Traditional model evaluation focuses on comparison between modeled and observed values for a few air pollution episodes and these episodes are then used to address policy and regulatory issues for air quality improvements. With greater computational resources available, limiting simulations to a few episodes is no longer necessary. EPD has modelled air quality for one full year (October 2000 to September 2001) and made a comprehensive statistical evaluation of its model performance.
Hong Kong (~22oN, 114oE) is on the southern coast of the east Asian land mass and is thus subject to strong monsoonal flow. Yet its own complex terrain and its position on the Pearl River Delta create local phenomena which also strongly affect local circulation and produce rather diverse winds as evident in the data from the 24 meteorological stations in the territory. HK's emissions only account for a small fraction of the total of that in the Pearl River Delta which is reputed to be the manufacturing centre of the world. HK operates 14 air quality monitoring stations, mostly in densely populated areas, but there is currently no corresponding data in the immediate vicinity of HK to serve model evaluation purposes.
Of the three major processes in determining air quality, only meteorology and the end products of the transport and chemical processes are amenable to evaluation with data. The accuracy of the emissions must be treated as the unknown and this error can only be inferred through reverse engineering. Thus our evaluation here is limited to meteorology and air quality.
The small size of HK (no more than 60km by 60km in the EW and NS directions) means that at any one time, HK can be considered to be under the influence of only one weather type. As such, our model evaluation process started with weather clustering based on 5 years of daily averaged meteorological data from HK. After comparing different approaches hierarchical and K-means and using principal component analysis, we settled for the K-means method and came up with 8 optimal clusters (based on pressure, temperature, winds etc.) which to a reasonable degree reproduce the 6 to 7 weather types based previously on visual inspection of weather maps (e.g. position of centres of high and low pressure system over Asia and typhoons). To determine whether the model reproduces the same clusters so as to give a first indication of performance, we perform clustering with one year modelled data and match the solution of the 8-cluster that came from 5 years of observation. Only 2 to 3 significant clusters have one to one correspondences whereas most have several clusters in one solution map to a single cluster in the other solution and vice versa. When modeled outputs are forced to the measurements' 8-cluster solution, four small clusters have more than 80% correct classification and the overall misclassification rate is about 38%.
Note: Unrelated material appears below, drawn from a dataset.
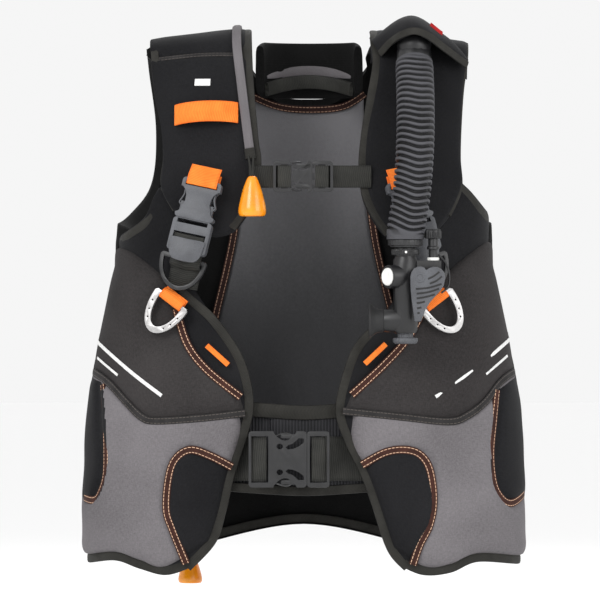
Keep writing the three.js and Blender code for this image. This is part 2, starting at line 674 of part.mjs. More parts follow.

When observed air quality data are included with the observed meteorological data, a 9-cluster solution results and this solution has an 85% one-to-one match with the 8-cluster solution based solely on observed meteorology. To a large extent, air quality and meteorological types are closely linked.
Standard statistical measures (errors, correlation, Willmott index etc.) are then used to analyse model performance according to each cluster, station, month, hour of the day and calendar day for ozone, NO, NO2, SO2 and RSP. The trend for the emitted species indicates general under-prediction with particularly low variability for RSP. This suggests that the assumed boundary conditions rather than actual emission in the domain dominates the observed RSP and to a lesser extent other species. Performance analysis by cluster also reviews fine differences, e.g. the cluster (warm winter) with mainly E and NE winds and the cluster (late summer and cyclone influence) with N winds see under-prediction of RSP, strongly suggesting that RSP sources to the N and E of HK have been misplaced, on top of overall under-representation.
Evaluation of a photochemical modeling system involves performance testing over a range of interacting spatial and temporal scales. In HK, only local data are available for such testing. We meet the challenge by pegging local conditions to large scale weather through local meteorological clustering. Then air quality is included in the clustering. This stratification of long-term data through clustering enables us to target performance analysis (e.g. wind directions, emission in the near and far field and from specific directions etc.) and to seek systematic improvements in the system. The analysis techniques are packaged for repeated analysis. The big unknown in air quality modeling in the region the quantity and spatial pattern of the emissions is being constraint through backward engineering.